Where steel fiber actually pays back in a chemical plant
Four applications consistently justify stainless steel fiber: secondary containment slabs, acid-bay pump pads, electrolyser room floors, and refractory linings in cracker / reformer service [S3].
Secondary containment slabs handle 48–72 h of leaked reagent before drain-down. With 25–40 kg/m³ of 316L hooked-end fiber replacing light mesh, crack widths stay under 0.2 mm at design load, which the EPA SPCC and most EU equivalents accept as "tight" for hydrocarbon and dilute-acid service. Acid-bay pump pads see cyclic wet-dry plus vibration; 30 kg/m³ of 316L fiber at l/d ≈ 60 cuts joint-edge spalling by roughly half versus plain concrete, per ISO 4012 cube results cited by fiber suppliers [S3]. Electrolyser rooms add DC stray current on top of chloride, and the 2–4% Mo content in 316L is what keeps the passive film from breaking down under that bias. In refractory, 1–3% by mass of 310S or 314 stainless fiber (Cr 24–26%, Ni 19–22%) anchors castable linings through thermal-shock cycling above 1100 °C [S3].

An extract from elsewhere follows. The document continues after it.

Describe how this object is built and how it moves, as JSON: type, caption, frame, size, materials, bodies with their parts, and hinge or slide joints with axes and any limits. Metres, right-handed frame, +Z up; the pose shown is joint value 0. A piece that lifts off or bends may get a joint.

Comparison frame: 304 vs 316/316L vs 430 vs copper-coated carbon
Engineers who treat fiber grade as a line item lose money; the four-way decision is governed by chloride, pH, temperature, and DC stray current, and the right pick falls out of a 2-by-2 matrix [S3].
The 2026 cut, distilled from supplier datasheets and converter-published metallurgy [S3]:<br>• 304 stainless — Cl- < 200 ppm, pH 5–9, ambient, no DC bias. Cheapest stainless option. PREN ~18.<br>• 316 / 316L stainless — Cl- up to 1000 ppm splash, pH 2–12, ambient to 60 °C, stray current tolerated. PREN ~25, 2–3% Mo. Default for chemical bays.<br>• 430 stainless — dry, mildly corrosive, magnetic-friendly, tightest budget. PREN ~17, low Ni, not for chloride.<br>• Copper-coated / galvanised carbon — dry interior slabs, no chemical exposure, no freeze-thaw salt. Lowest cost, shortest service life if misapplied.
For comparative context on corrosion-resistant reinforcement, the FKM vs UHMWPE spec cut walks through a similar "grade vs environment" logic for polymer sealing, and the stainless steel fiber reference consolidates the metallurgy, aspect-ratio, and pull-out data into one spec page.
Limits, failure modes, and what stainless fiber does not fix
Stainless fiber does not stop sulfate attack, does not protect the cement matrix itself, and will not save a bad mix design or a poorly prepared substrate [S3].
Three failure modes recur in chemical-plant audits. First, galvanic coupling — embedding carbon or galvanised fiber beside stainless rebar in a wet slab creates a 0.5–1.0 V cell that strips the carbon fiber in 24 to 36 months. The fix is grade-matching all metal in the pour. Second, matrix attack — sodium sulfate above 1500 ppm and pH below 3 will dissolve the cement paste regardless of fiber; you need a calcium-aluminate or sulfate-resistant Portland binder first, then the fiber. When polymer or hybrid reinforcement is the better call, the UHMWPE vs PEEK material frame covers the thermoplastic comparison.
Standards, sourcing, and traceability signals to demand in 2026
Two documents are doing the load-bearing work for chemical-plant steel fiber in 2026: ASTM A820 for the fiber itself, and GB/T 39147-2020 for the dominant Chinese mill supply chain that now feeds most global UHPC and refractory projects [S2].
ASTM A820 grades stainless fiber by type (Type I cold-drawn, Type II cut, Type III melt-extracted, Type IV mill-cut), with Type I/II dominating chemical-plant orders. GB/T 39147-2020 codifies tensile strength (≥ 1000 MPa for hooked-end), dimensional tolerance (± 0.05 mm on diameter), and 95% minimum pass rate for the deforming process, which is why EPCs now write "ASTM A820 Type I or GB/T 39147-2020, material 304/316L" as interchangeable acceptance lines [S2]. For laboratory grade stainless fiber and converter-grade stainless feedstock, the chemical anchor and chemical reagent reference pages cover the upstream material side. For 2026 procurement, three signals are worth tracking: (1) mill certificates now report PREN rather than just Cr/Ni; (2) more suppliers are publishing ASTM C1116 / EN 14889-1 compliance on the same datasheet as the steel spec, closing the gap between "fiber" and "fiber-reinforced concrete"; (3) China's GB/T 39147-2020 mill list is expanding into 310S and 314 for refractory, which used to be a Western-only niche.
Closing signal: for any chemical-service pour above 200 ppm Cl- or below pH 4 in 2026, default to 316L hooked-end fiber at 30–40 kg/m³ with ASTM A820 or GB/T 39147-2020 mill certification; track the next wave of 310S/314 refractory-grade fiber and PREN-labelled mill certs as the two procurement signals that will tighten the spec over the next 12 months.